Fire had existed in the incinerator on the day of the fire. Due to the Christmas weekend there was an unusual amount of trash for incineration, and it was burned by Bonita’s caretaker from about 9 o'clock until about 10 o'clock in the morning. There was evidence, including charred wires above the burning chamber, from which a jury could find that intense heat or flame escaped through the hole in the burning chamber. The ultimate inference, the difficult one in this case, would be that this heat or fire was transmitted to the second floor to the meter cabinet where the fire was discovered in full flame at 2 o'clock in the afternoon, a little more than 4 hours after the morning’s trash burning.

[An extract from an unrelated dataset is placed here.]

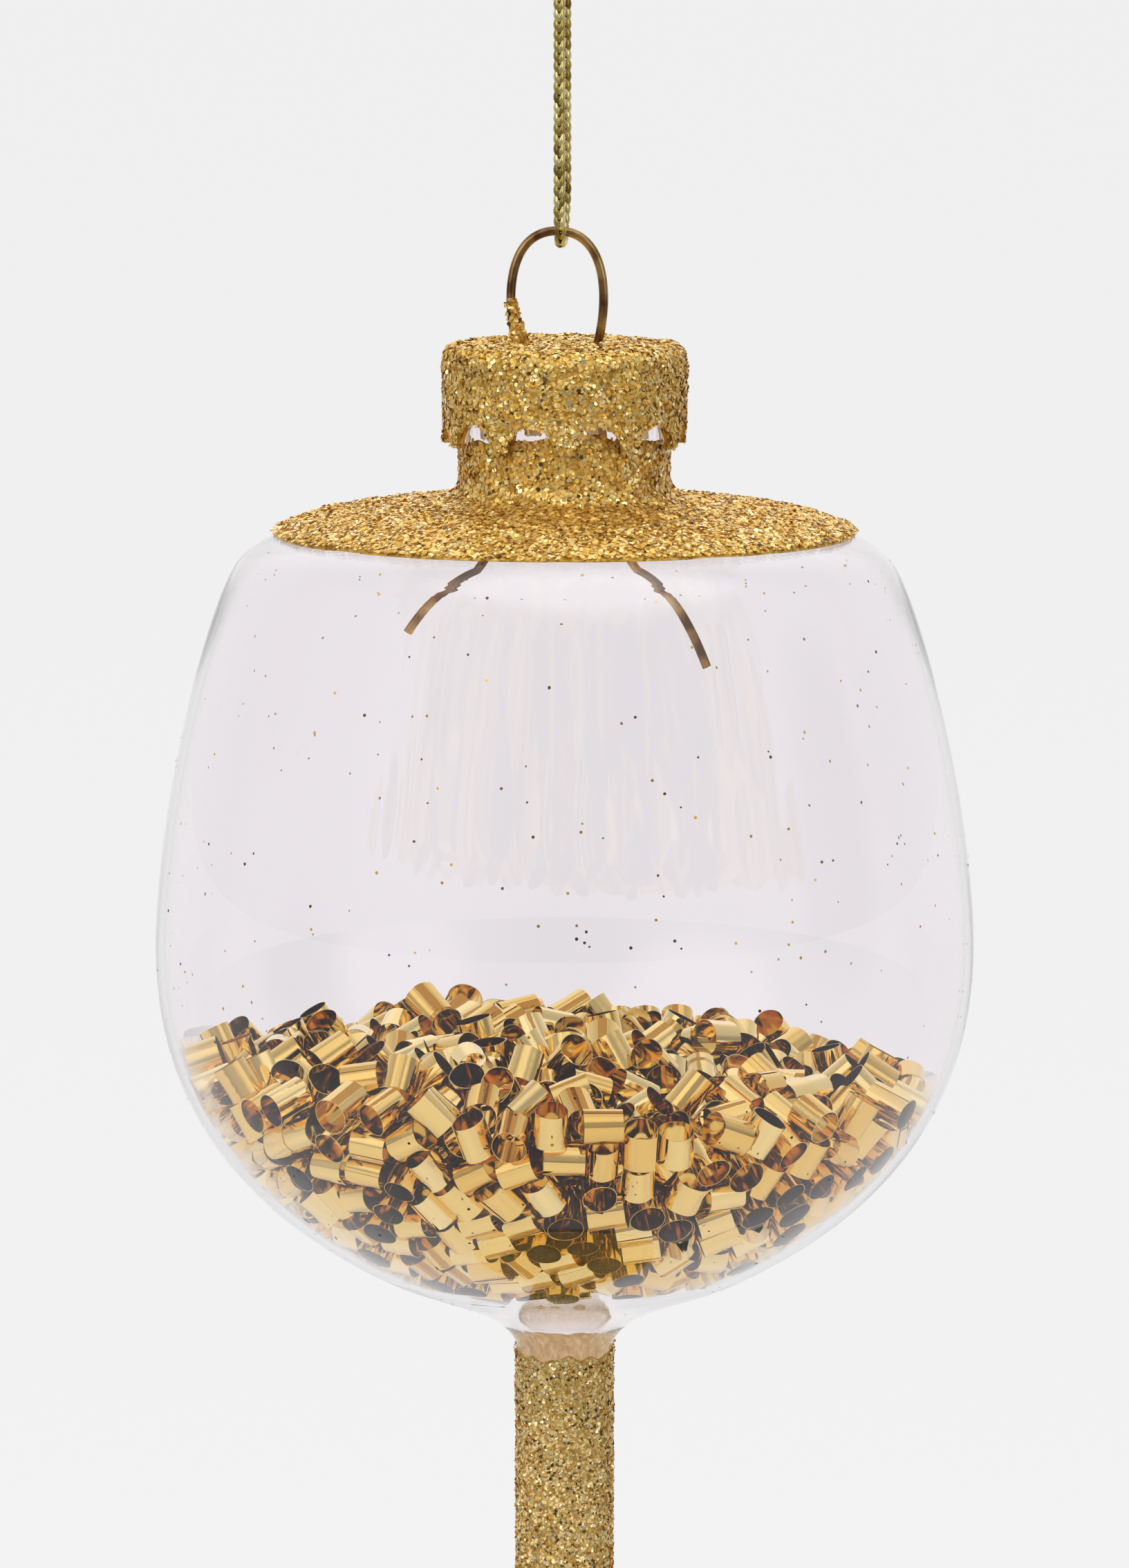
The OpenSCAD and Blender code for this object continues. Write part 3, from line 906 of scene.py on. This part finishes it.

The jury had before it a multiplicity of theories as to the origin of the fire and theories as to the spread of the fire, and was unable to ascertain upon what basis the jury found that defendant Bonita was negligent.

LouRugani
LouRugani on August 19, 2012 at 4:49 am

Baehr Theaters Co. came from Bemidji and erected the theatre block.

Joe Vogel
Joe Vogel on September 5, 2012 at 4:56 pm

The finding aid to the Libernberg & Kaplan papers at the University of Minnesota lists the Brainerd Theatre as a 1937 project.